Though I had thought about contacting her often over the years, by the time she passed I had still never had the chance to tell her how much she meant to me, and so the thought of sitting around a workshop table with Michael again and being given a forum through which to honor Lucille was just too perfect to seem real! But low and behold, a few weeks later there we were, sitting in a circle of tables in Duncan Hall on a cool Fall afternoon. We started off by remembering the lessons Lucille’s poems teach us all and thinking about how we could incorporate those into our own work.

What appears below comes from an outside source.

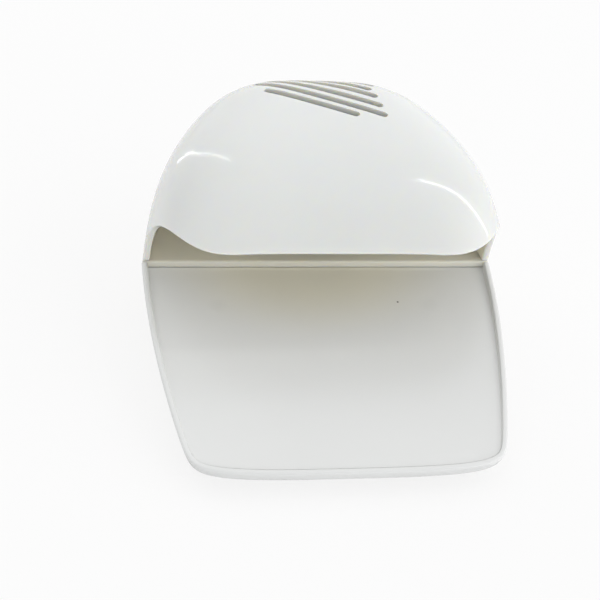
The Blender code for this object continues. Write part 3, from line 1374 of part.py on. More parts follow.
def screw_mesh(name, radius, head_radius, head_height, length, segments):
    """Pan-head screw along +Z, with its head's bearing face at the origin and a slot across the head."""
    edge = head_height / 3
    profile = [(head_radius - edge, -head_height), (head_radius, edge - head_height), (head_radius, 0),
               (radius, 0), (radius, length)]
    screw = turned(name, profile, segments)
    share = head_radius / SCREW_HEAD_RADIUS
    half = head_radius + OVERRUN
    thin = SLOT_CUT_WIDTH / 2 * share
    cut(screw, box("slot", (-half, -thin, -head_height - OVERRUN),
                   (half, thin, SLOT_CUT_DEPTH * share - head_height)))
    return screw


def place_screws(names, places, length, material, heads_up, size=None):
    """Copies of one screw; each place is where the head's bearing face lies."""
    radius, head_radius, head_height, segments = size or (SCREW_RADIUS, SCREW_HEAD_RADIUS, SCREW_HEAD_HEIGHT, 10)
    first = finish(screw_mesh(names[0], radius, head_radius, head_height, length, segments), material)
    for name, place in zip(names, places):
        made = first if name == names[0] else add_object(name, first.data)
        made.location = place
        if heads_up:
            made.rotation_euler = (math.pi, 0, 0)


def make_screws(metal):
    base_seat = BASE_BOSS_TOP - HEAD_SEAT - GAP
    places = [(x, world(back), base_seat) for x, back in base_screw_places()]
    place_screws([f"base_screw_{index}" for index in range(1, 5)], places, BASE_SCREW_LENGTH, metal, False)
    places = [(x, world(back), CEILING_HEIGHT - GAP) for x, back in liner_screw_places()]
    place_screws([f"liner_screw_{index}" for index in range(1, 5)], places, LINER_SCREW_LENGTH, metal, False)
    places = [(x, world(HOOD_SCREW_BACK), DECK_LOW - GAP) for x in (-HOOD_SCREW_X, HOOD_SCREW_X)]
    place_screws(["hood_screw_1", "hood_screw_2"], places, HOOD_SCREW_LENGTH, metal, False)
    places = [(x, y, BRACKET_LOW + BRACKET + GAP) for x, y in lug_places()]
    place_screws([f"bracket_screw_{index}" for index in range(1, 4)], places, BRACKET_SCREW_LENGTH, metal, True)
    places = [(side * MOTOR_SCREW_OFFSET, DUCT_Y, BRACKET_LOW - GAP) for side in (-1, 1)]
    size = (MOTOR_SCREW_RADIUS, MOTOR_SCREW_HEAD_RADIUS, MOTOR_SCREW_HEAD_HEIGHT, 8)
    place_screws(["motor_screw_1", "motor_screw_2"], places, MOTOR_SCREW_LENGTH, metal, False, size)


def main():
    clear_scene()
    gloss_white = make_material("gloss white plastic", (0.82, 0.83, 0.82), 0.12)
    satin_white = make_material("satin white plastic", (0.80, 0.81, 0.79), 0.35)
    inner_white = make_material("inner white plastic", (0.78, 0.78, 0.74), 0.45)
    fan_plastic = make_material("fan plastic", (0.80, 0.80, 0.80), 0.40)
    rubber = make_material("grey rubber", (0.25, 0.25, 0.25), 0.80)
    steel = make_material("bright steel", (0.62, 0.62, 0.63), 0.28, 1.0)
    zinc = make_material("zinc-plated steel", (0.70, 0.71, 0.72), 0.35, 1.0)
    brass = make_material("brass", (0.78, 0.62, 0.32), 0.35, 1.0)
    bronze = make_material("copper winding", (0.72, 0.42, 0.25), 0.40, 1.0)
    ferrite = make_material("ferrite", (0.12, 0.12, 0.13), 0.60)
    black = make_material("black plastic", (0.05, 0.05, 0.05), 0.40)
    cell_wrap = make_material("cell jacket", (0.10, 0.22, 0.45), 0.30)
    red = make_material("red wire", (0.60, 0.06, 0.05), 0.45)

    make_hood(gloss_white)
    make_chamber_liner(inner_white)
    make_fan_guard(inner_white)
    make_impeller(fan_plastic)
    make_motor(steel, black, brass, bronze, ferrite)
    make_motor_bracket(zinc)
    make_chamber_floor(satin_white)
    make_bottom_shell(satin_white)
    make_press_tray(satin_white)
    make_hinge_pins(steel)
    make_tray_springs(steel)
    make_switch(black, fan_plastic, brass)
    make_cells(cell_wrap)
    make_contacts(zinc)
    make_battery_door(satin_white)
    make_feet(rubber)
    make_leads(black, fan_plastic, red)
    make_screws(zinc)


main()
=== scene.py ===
"""Looks of a small battery fan dryer for nail polish: gloss hood, palm tray, finger chamber, fan and works.

Metres, +Z up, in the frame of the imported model: the front faces -Y, and the origin lies under the middle.
"Back" is a distance behind the seam between tray and chamber floor; ahead of the seam it is negative.
"""
import math

import bmesh
import bpy
from mathutils import Matrix, Vector

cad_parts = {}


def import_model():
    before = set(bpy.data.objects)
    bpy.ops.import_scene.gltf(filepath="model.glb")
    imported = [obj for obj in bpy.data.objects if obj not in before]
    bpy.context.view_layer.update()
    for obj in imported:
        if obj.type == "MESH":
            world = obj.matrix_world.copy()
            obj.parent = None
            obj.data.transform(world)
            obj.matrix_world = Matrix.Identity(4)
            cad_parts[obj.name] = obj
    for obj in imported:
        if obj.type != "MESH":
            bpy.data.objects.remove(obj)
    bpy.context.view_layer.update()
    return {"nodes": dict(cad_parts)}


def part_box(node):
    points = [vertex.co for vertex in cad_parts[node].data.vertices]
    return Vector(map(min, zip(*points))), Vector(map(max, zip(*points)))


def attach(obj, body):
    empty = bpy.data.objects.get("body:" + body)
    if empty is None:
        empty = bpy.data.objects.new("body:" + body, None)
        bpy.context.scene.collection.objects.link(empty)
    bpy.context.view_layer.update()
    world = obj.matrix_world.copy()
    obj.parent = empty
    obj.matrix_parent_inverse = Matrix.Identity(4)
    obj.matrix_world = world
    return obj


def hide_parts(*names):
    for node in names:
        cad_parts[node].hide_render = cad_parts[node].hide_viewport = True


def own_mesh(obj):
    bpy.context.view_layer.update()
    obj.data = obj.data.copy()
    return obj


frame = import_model()
NODES = frame["nodes"]

# Sizes of the body
WIDTH = 0.116
TRAY_REACH = 0.0835
REAR_REACH = 0.060
HOOD_TOP = 0.0662
SEAM_HEIGHT = 0.020
FRONT_HEIGHT = 0.0080
LIP_HEIGHT = 0.0465
LIP_REACH = 0.030
WALL = 0.0022
GAP = 0.0003
PAST = 0.0020
SEAM_Y = (TRAY_REACH - REAR_REACH) / 2
HOOD_FOOT = SEAM_HEIGHT + GAP
SIDES = (("left", -1), ("right", 1))

# Hood: highest and widest places, squareness of the arch, sweep of the mouth's edge
PEAK_BACK = 0.4667 * REAR_REACH
WIDEST_AHEAD = 0.0086
SIDE_LEAN_SHARE = 0.03
FRONT_SQUARENESS = 5.3
REAR_SQUARENESS = 3.1
BROW_POWER = 2.8
TAIL_POWER = 2.4
LIP_SWEEP_SHARE = 1.15
LIP_POWER = 1.4
LIP_SETBACK = 0.0016
STATION_POWER = 1.7
ACROSS = 128
ALONG = 72
LIP_ROUND = 0.0006
FOOT_ROUND = 0.0003
SHARP = math.radians(40)
FOOT_TOLERANCE = 0.00002
HOOD_POST = 0.0127
POST_SETBACK = 0.0004

# Slots: both ends as shares of half the width and of the reach behind the seam
SLOT_WIDTH = 0.0028
SLOT_DEPTH = 0.024
SLOT_ENDS = ((-0.302, 0.498, 0.156, 0.280), (-0.349, 0.602, 0.314, 0.283), (-0.310, 0.660, 0.305, 0.373),
             (-0.308, 0.735, 0.290, 0.465), (-0.314, 0.813, 0.269, 0.540), (-0.157, 0.818, 0.301, 0.611))

# Tray
RIM_WIDTH = 0.0019
SLAB = 0.0022
TRAY_STEP = 0.0023
FRONT_STEP = 0.0006
SKIRT_SEAM_HEIGHT = 0.0134
SKIRT_FRONT_HEIGHT = 0.0050
SKIRT_DRAW = 0.0012
SEAM_LIP_REACH = 0.0026
SEAM_LIP = 0.0010
SEAM_LIP_INSET = 0.0060
SEAM_NOSE = 0.0010
TRAY_GAP = 0.00015
TAPER_SHARE = 0.197
TAPER_POWER = 1.85
CORNER_POWER = 40
FRONT_POWER = 0.31
TRAY_BACK = -SEAM_NOSE - TRAY_GAP
RIM_SEAM_HEIGHT = SEAM_HEIGHT - TRAY_GAP
OUTLINE_STEPS = 64
TRAY_OVERRUN = 0.008
RIM_OUTER_ROUND = 0.0008
RIM_INNER_ROUND = 0.0004
PALM_ROUND = 0.0005
SKIRT_ROUND = 0.0005
HEIGHT_TOLERANCE = 0.00001
PLACE_TOLERANCE = 0.000002

# Works
HINGE_AHEAD = 0.0040
HINGE_HEIGHT = 0.0115
PIN_RADIUS = 0.00125
KNUCKLE_RADIUS = 0.0028
KNUCKLE_HALF = 0.0030
SWITCH_POST_RADIUS = 0.0018
SHAFT_BORE = 0.0013
SPRING_AHEAD = 0.0170
SPIGOT_RADIUS = 0.0016
SPIGOT_LENGTH = 0.0030
SWITCH_AHEAD = 0.0280
CEILING_TOP = 0.0484
DUCT_BACK = 7 / 24 * REAR_REACH
BOSS_RADIUS = 0.0032
SCREW_BORE = 0.0016


def world(back):
    """World y of a distance behind the seam."""
    return SEAM_Y + back


# Surfaces of the body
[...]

Micheal was just as I remembered him — so much heart and creative energy we couldn’t help but be inspired. We read and talked and each composed a poem of our own, every one written with words that either calmed or stung the air.
Later that evening, some of us went to the reading to celebrate Lucille and were graced by a beautiful evening of poems, stories, and heartfelt emotion. By the end I not only had the opportunity to read what I had composed that day in the light of Lucille’s memory, but to meet her daughter, buy a book, and discover a group of like-minded people through HoCoPoLitSo whose energy and love for the arts mirrored my own. Afterwards, I was stunned at how satisfying and invigorating it was, with just one question repeating in my mind: how did I not know about this organization before, and why wasn’t I more involved?
One thing I know is that I will come to each of these annual Lucille events in the future, and that I will be attending many other HoCoPoLitSo events as well . . . as many as they can put on! But most of all, I am so thankful to Lucille who, even after she has passed, is still managing to connect me to poems. Thank you Lucille, I owe you so much.